Of the various sections which specifically exclude items from gross income (see secs. 101-124), none apply to the instant case. Even though petitioner may have suffered pain and discomfort from the extraction process, sec. 104(aX2) excluding “damages received (whether by suit or agreement) on account of personal injuries or sickness” does not apply. Sec. 104 applies to those payments resulting from tort claims. See, e.g., Knuckles v. Commissioner, 349 F.2d 610 (10th Cir. 1965); Agar v. Commissioner, 290 F.2d 283 (2d Cir. 1961). Here, no tort or tort-related claim is involved. Petitioner consented to the process which caused her discomfort. Cf. Starrels v. Commissioner, 35 T.C. 646, 648 (1961), affd. 304 F.2d 574 (9th Cir. 1962).

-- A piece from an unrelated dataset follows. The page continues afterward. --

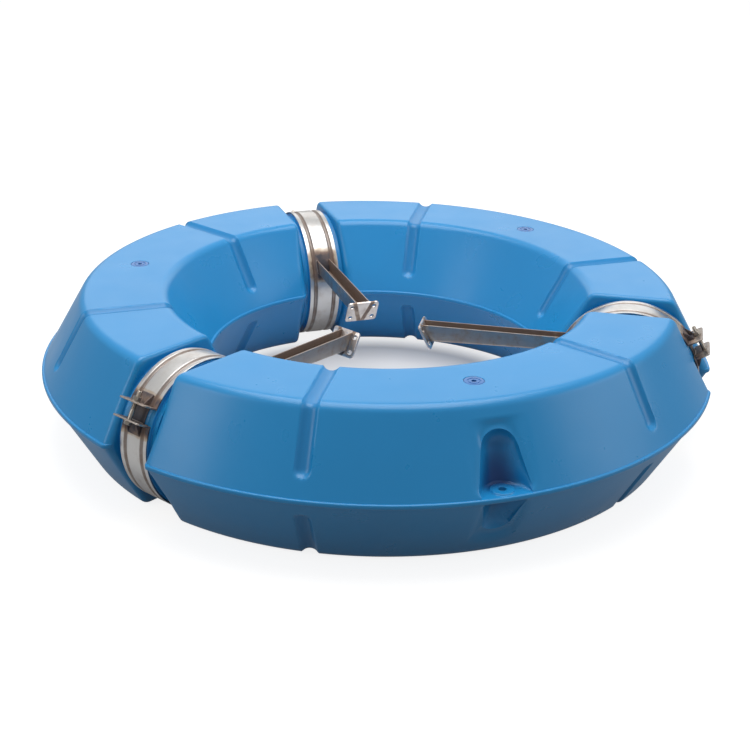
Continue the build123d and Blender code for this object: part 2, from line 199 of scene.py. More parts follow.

Cf. McDowell v. Ribicoff, 292 F.2d 174 (3d Cir. 1961).

Gentile v. Commissioner, 65 T.C. 1, 4 (1975).

See, e.g., International Trading Co. v. Commissioner, 275 F.2d 578 (7th Cir. 1960); Doggett v. Burnet, 65 F.2d 191, 194 (D.C. Cir. 1933).

Cf. Deputy v. duPont, 308 U.S. 488, 499 (1940) (Justice Frankfurter concurring); accord, Snow v. Commissioner, 416 U.S. 500, 502-503 (1974); see also McDowell v. Ribicoff, supra; White’s Will v. Commissioner, 119 F.2d 619 (3d Cir. 1940).

Even premiums on disability policies are not deductible as business expenses unless provided payments specifically cover overhead expenses during the disability period. Otherwise, the payments are available for personal use. Blaess v. Commissioner, 28 T.C. 710 (1957). See also Andrews v. Commissioner, T.C. Memo. 1970-32.

See also Vesey v. Commissioner, T.C. Memo. 1974-163.

Respondent correctly observes that we have rejected the “but for” test as the sole determinant of deductibility under sec. 162. Drake v. Commissioner, 52 T.C. 842 (1969); Kroll v. Commissioner, 49 T.C. 557 (1968). In keeping with that position, we have sustained respondent’s disallowance of that portion of the deduction representing petitioner’s food expense generally necessary for her personal comfort. However, that position does not prevent us from finding that the additional expense of a high protein diet is a deductible business expense, when the diet is intimately related to petitioner’s production of acceptable blood plasma and petitioner has incurred the additional expense of this special diet solely in furtherance of her business of selling blood plasma. As we stated in Smith v. Commissioner, 40 B.T.A. 1038, 1039 (1939), affd. per curiam 113 F.2d 114 (2d Cir. 1940): “The line is not always an easy one to draw nor the test simple to apply. But we think its principle is clear.” In the unique situation presented by the instant set of facts, that special foods expense incurred in addition to that necessary for petitioner’s personal needs crosses “the line” and becomes a business expense deduction.

See also respondent’s position in Rev. Rul. 67-307, 1967-2 C.B. 253.

In 1976, petitioner made 95 trips to the lab, each a distance of 40 miles, a total of 3,800 miles. Given the reasonable allowance of 15 cents per business mile as set by respondent for 1976, the deduction allowable for petitioner’s trips to the lab in 1976 would be $570. See Rev. Proc. 74-23, 1974-2 C.B. 476. However, since petitioner only claimed a deduction, in the amount of her reimbursement, $475, and only put this amount in issue, we only allow her a deduction for that claimed amount. See Rushing v. Commissioner, a Memorandum Opinion of this Court dated Apr. 21, 1952, affd. 214 F.2d 383 (5th Cir. 1954).